Gorillas to double down on UK as half of Berlin team laid off
Gorillas has been the latest startup to announce a slew of job cuts, with almost 300 staff in the lurch, after Klarna also revealed layoffs earlier this week.
The rapid delivery app is to cut around 320 roles at its Berlin headquarters, according to reports from German news site Manager Magazin.
“We thoughtfully and carefully looked at our teams against our focused business objectives and have decided with a heavy heart to adjust the size of our global workforce,” the firm said, in a statement this week.
“In line with the focus on our new key priorities, on our core European markets and on our path to profitability, nearly 300 team members of our global office workforce will be leaving Gorillas,” it added.
Gorillas said it was looking to lower costs while it raises extra funding.
The platform will also withdraw from a number of markets, including Italy, Spain, Denmark and Belgium, Gorillas has confirmed.
It is hoping to double down on hitting profitability in key markets – Germany, France, UK, Netherlands and the US – where more than 90 per cent of Gorillas’ revenue arises from.
Earlier this week, Klarna said it was planning to slash some 700 roles – around 10 per cent of the firm’s workforce – as the buy now pay later firm warned of a “likely recession” on the horizon.

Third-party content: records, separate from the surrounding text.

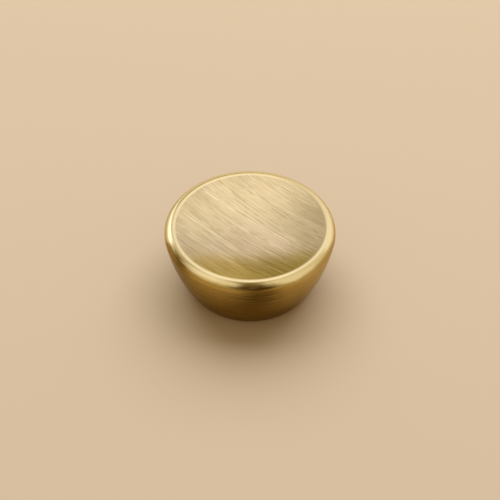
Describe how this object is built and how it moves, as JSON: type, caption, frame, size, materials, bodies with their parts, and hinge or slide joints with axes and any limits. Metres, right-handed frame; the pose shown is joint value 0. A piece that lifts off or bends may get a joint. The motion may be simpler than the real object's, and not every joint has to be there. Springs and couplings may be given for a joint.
{
  "type": "cabinet knob",
  "caption": "Low round cabinet knob, turned solid: flat foot, flared curved side, rounded rim, shallow brushed dish in the face, tapped hole underneath.",
  "frame": {"origin": "centre of the flat foot, on the knob's axis", "axes": "+Z along the knob's axis, from the foot to the dished face"},
  "size_m": [0.035, 0.035, 0.0152],
  "materials": {
    "brass": "face brushed in straight lines, rim polished, side turned and darkened towards the foot"
  },
  "bodies": {
    "root": {"knob": "brass"}
  },
  "joints": []
}
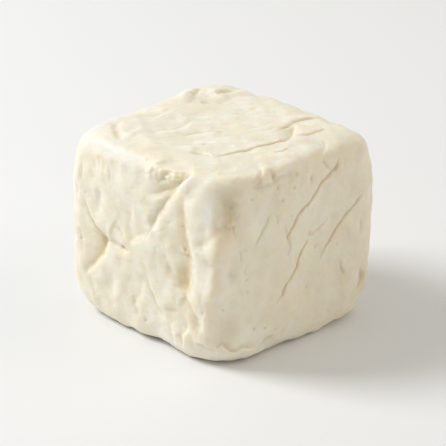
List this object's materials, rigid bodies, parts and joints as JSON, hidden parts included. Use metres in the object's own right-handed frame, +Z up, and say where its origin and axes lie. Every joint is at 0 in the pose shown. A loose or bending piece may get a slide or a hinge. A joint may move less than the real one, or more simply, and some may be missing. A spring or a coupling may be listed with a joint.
{
  "type": "halloumi block",
  "caption": "Squared-up block of pressed white cheese with rounded edges, folds and fine creases, resting on its flattened underside.",
  "frame": {"origin": "centre of the bounding box in plan, at the level of the flat underside that the block rests on", "axes": "+Z up from the flat underside; the side with the torn upper corner looks along -Y and the side with the three slanting creases looks along +X"},
  "size_m": [0.065, 0.0622, 0.0568],
  "materials": {
    "halloumi": "moist, slightly waxy, cream white with yellower creases"
  },
  "bodies": {
    "root": {"halloumi_block": "halloumi"}
  },
  "joints": []
}
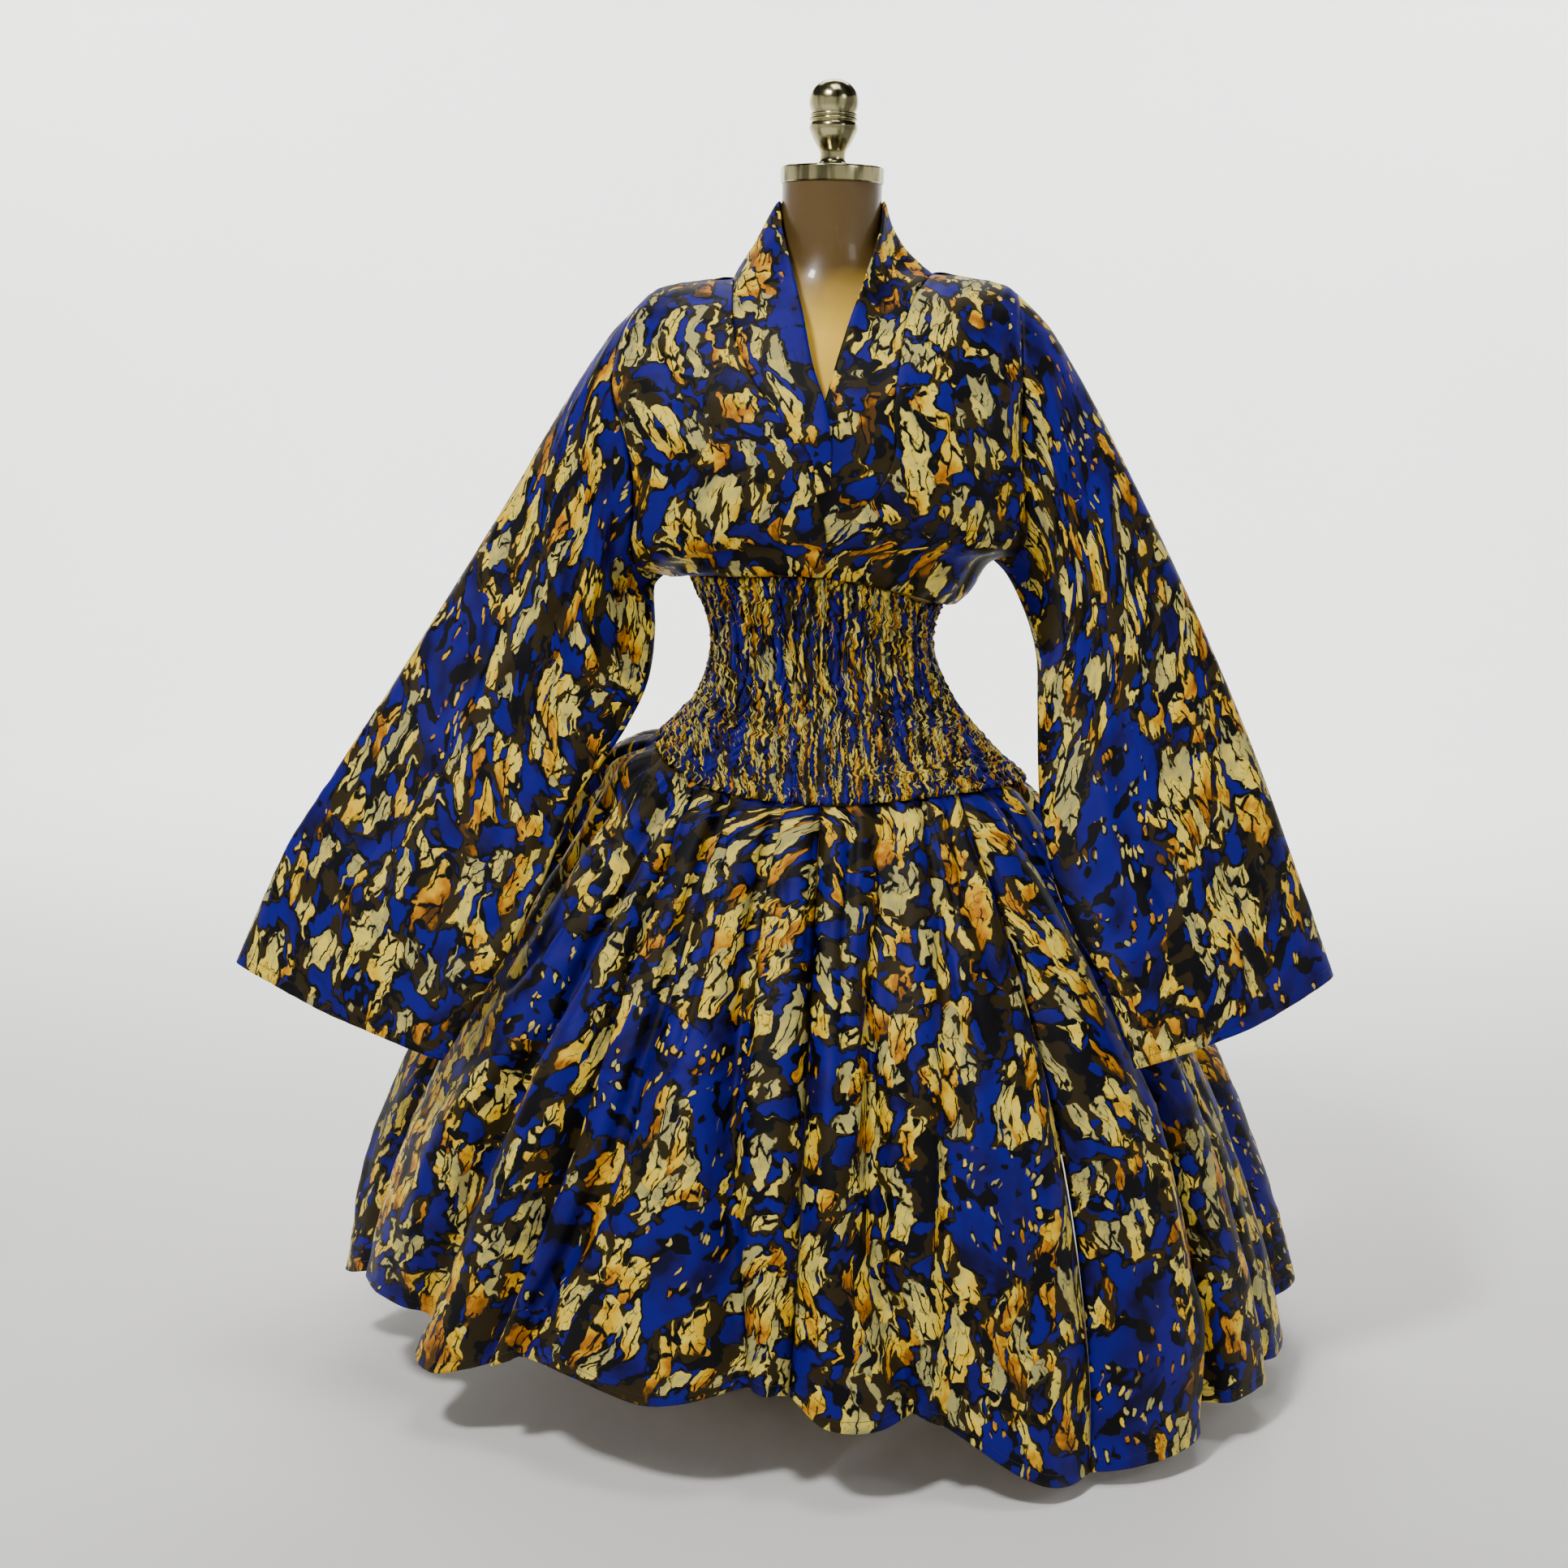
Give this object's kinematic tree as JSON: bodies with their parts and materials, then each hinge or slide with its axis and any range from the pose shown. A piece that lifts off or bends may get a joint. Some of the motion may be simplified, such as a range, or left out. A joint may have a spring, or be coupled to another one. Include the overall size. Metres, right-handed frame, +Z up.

“What we are seeing now in the world is not temporary or short-lived, and hence we need to act,” said chief executive Sebastian Siemiatkowski.
Rapid delivery firm Gopuff was reportedly readying to lay off hundreds of employees earlier this year, after a $15bn valuation last year.
Some three per cent of the start-up’s workforce could be hit by job losses, according to The Information.
Job cuts are included in a bid to slash annual costs by some $40m, the news website said, citing two people close to the company.
Businesses have been hit by spiralling labour and fuel costs, as inflation in the UK now stands at a 40-year high.